- **Problem to work on**
Your answer should consist only of the lines below from the one with "strain_relief();" through the one with "before = set(bpy.data.objects)", copied exactly.

- **Input for this task**
━━━━━━━━━━

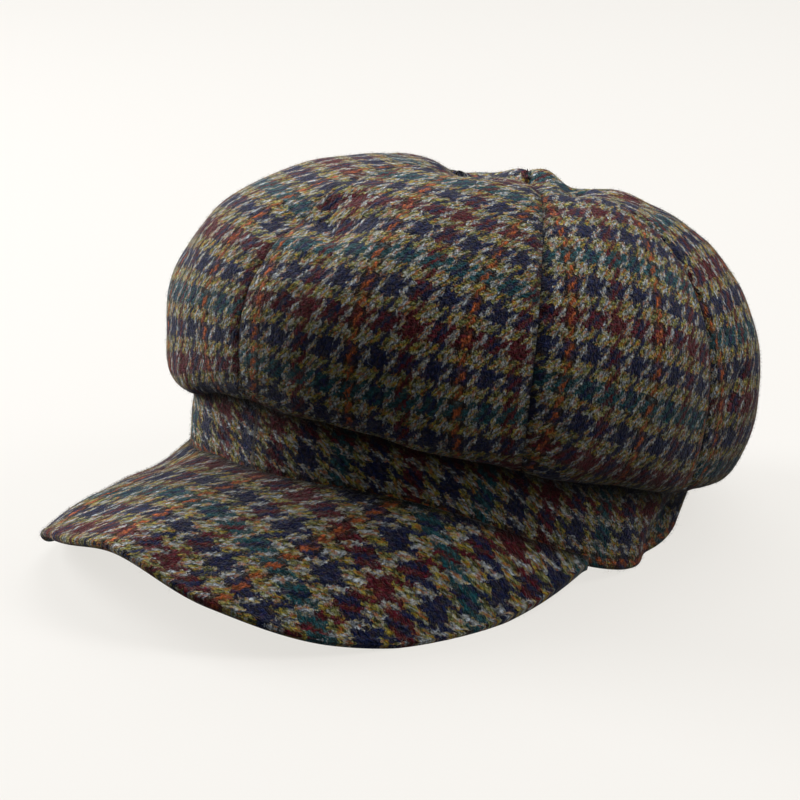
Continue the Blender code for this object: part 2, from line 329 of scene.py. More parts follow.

━━━━━━━━━━

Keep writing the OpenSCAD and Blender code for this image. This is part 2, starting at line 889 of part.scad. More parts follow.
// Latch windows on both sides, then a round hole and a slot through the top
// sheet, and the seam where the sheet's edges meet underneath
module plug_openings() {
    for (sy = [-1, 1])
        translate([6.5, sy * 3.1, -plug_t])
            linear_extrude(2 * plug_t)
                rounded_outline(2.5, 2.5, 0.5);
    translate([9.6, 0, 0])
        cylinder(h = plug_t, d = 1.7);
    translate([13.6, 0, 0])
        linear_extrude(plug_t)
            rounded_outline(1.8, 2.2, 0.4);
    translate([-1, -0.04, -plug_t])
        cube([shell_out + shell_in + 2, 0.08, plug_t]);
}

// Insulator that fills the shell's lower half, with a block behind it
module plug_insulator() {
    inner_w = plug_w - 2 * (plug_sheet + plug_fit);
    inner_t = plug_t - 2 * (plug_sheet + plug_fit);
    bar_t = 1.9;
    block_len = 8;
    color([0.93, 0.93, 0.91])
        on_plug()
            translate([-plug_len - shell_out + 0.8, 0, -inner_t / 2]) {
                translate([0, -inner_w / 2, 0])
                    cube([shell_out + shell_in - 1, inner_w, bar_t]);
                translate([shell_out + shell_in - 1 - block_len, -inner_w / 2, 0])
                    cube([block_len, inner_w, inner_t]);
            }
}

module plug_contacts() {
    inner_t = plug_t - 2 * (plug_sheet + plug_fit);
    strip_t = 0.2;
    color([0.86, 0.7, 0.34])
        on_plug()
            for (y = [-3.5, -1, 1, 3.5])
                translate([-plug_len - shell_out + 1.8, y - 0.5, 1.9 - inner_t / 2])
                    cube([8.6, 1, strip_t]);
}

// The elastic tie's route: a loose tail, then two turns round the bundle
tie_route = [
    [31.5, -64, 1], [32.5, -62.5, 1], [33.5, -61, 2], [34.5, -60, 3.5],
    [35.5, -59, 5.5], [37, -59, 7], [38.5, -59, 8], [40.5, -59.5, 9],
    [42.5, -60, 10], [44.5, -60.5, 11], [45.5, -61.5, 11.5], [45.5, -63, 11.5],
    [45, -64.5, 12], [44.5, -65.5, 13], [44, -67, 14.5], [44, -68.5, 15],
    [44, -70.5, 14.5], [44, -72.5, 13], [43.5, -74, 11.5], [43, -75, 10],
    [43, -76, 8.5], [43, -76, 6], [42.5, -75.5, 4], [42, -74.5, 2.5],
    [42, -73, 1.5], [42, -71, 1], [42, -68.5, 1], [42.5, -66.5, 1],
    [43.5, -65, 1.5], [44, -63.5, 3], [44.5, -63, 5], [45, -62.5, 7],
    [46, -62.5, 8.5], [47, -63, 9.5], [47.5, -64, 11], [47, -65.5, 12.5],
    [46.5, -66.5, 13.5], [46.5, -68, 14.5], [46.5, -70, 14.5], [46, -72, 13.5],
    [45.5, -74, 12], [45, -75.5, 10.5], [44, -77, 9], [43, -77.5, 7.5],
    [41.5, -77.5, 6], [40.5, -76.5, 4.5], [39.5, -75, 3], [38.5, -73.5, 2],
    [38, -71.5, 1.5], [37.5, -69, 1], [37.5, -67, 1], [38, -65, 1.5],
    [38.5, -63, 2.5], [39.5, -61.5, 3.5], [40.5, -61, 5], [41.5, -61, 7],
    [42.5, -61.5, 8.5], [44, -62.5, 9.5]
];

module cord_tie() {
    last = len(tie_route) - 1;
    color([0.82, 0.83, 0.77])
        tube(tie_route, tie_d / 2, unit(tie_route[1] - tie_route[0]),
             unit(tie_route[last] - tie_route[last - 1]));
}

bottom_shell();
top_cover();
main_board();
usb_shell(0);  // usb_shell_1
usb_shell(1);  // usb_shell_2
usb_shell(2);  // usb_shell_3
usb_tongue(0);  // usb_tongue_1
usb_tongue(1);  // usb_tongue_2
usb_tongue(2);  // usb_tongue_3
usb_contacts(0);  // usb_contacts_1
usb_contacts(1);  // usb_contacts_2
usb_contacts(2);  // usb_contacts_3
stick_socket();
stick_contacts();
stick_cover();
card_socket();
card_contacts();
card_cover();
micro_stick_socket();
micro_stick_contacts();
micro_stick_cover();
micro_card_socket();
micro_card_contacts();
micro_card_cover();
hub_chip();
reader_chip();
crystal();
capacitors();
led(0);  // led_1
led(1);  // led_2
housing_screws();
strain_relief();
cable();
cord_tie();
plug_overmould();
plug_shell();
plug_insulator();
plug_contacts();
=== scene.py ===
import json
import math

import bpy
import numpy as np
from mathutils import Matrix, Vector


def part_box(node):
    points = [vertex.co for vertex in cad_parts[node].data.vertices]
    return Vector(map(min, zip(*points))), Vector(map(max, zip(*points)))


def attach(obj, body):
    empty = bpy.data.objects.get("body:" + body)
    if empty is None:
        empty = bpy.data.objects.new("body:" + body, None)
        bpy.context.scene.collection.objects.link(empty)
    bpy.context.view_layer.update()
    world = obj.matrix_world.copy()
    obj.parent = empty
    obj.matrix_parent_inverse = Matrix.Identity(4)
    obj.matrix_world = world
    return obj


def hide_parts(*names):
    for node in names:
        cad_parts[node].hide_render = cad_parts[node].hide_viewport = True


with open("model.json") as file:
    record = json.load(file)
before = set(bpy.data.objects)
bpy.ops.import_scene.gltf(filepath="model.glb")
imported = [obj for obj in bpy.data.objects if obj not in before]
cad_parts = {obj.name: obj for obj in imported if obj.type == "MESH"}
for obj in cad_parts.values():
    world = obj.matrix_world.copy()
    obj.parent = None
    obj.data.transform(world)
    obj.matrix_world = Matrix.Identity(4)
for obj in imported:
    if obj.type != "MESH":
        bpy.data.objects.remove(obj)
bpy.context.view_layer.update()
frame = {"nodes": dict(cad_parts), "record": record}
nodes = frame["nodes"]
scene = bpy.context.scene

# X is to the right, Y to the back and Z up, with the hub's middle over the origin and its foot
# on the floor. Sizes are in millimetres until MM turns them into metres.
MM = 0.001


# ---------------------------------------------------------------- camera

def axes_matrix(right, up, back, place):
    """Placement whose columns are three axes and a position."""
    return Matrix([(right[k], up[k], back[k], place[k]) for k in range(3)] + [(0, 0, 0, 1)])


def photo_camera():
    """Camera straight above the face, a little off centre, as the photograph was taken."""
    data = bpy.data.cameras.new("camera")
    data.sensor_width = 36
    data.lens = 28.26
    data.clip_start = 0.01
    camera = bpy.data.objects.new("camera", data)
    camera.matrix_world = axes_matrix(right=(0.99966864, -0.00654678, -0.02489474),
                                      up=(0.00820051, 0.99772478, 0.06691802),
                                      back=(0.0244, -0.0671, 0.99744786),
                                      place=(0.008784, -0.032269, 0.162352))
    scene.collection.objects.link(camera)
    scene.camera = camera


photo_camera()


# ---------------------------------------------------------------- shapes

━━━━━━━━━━

- **Output below**
strain_relief();
cable();
cord_tie();
plug_overmould();
plug_shell();
plug_insulator();
plug_contacts();
=== scene.py ===
import json
import math

import bpy
import numpy as np
from mathutils import Matrix, Vector


def part_box(node):
    points = [vertex.co for vertex in cad_parts[node].data.vertices]
    return Vector(map(min, zip(*points))), Vector(map(max, zip(*points)))


def attach(obj, body):
    empty = bpy.data.objects.get("body:" + body)
    if empty is None:
        empty = bpy.data.objects.new("body:" + body, None)
        bpy.context.scene.collection.objects.link(empty)
    bpy.context.view_layer.update()
    world = obj.matrix_world.copy()
    obj.parent = empty
    obj.matrix_parent_inverse = Matrix.Identity(4)
    obj.matrix_world = world
    return obj


def hide_parts(*names):
    for node in names:
        cad_parts[node].hide_render = cad_parts[node].hide_viewport = True


with open("model.json") as file:
    record = json.load(file)
before = set(bpy.data.objects)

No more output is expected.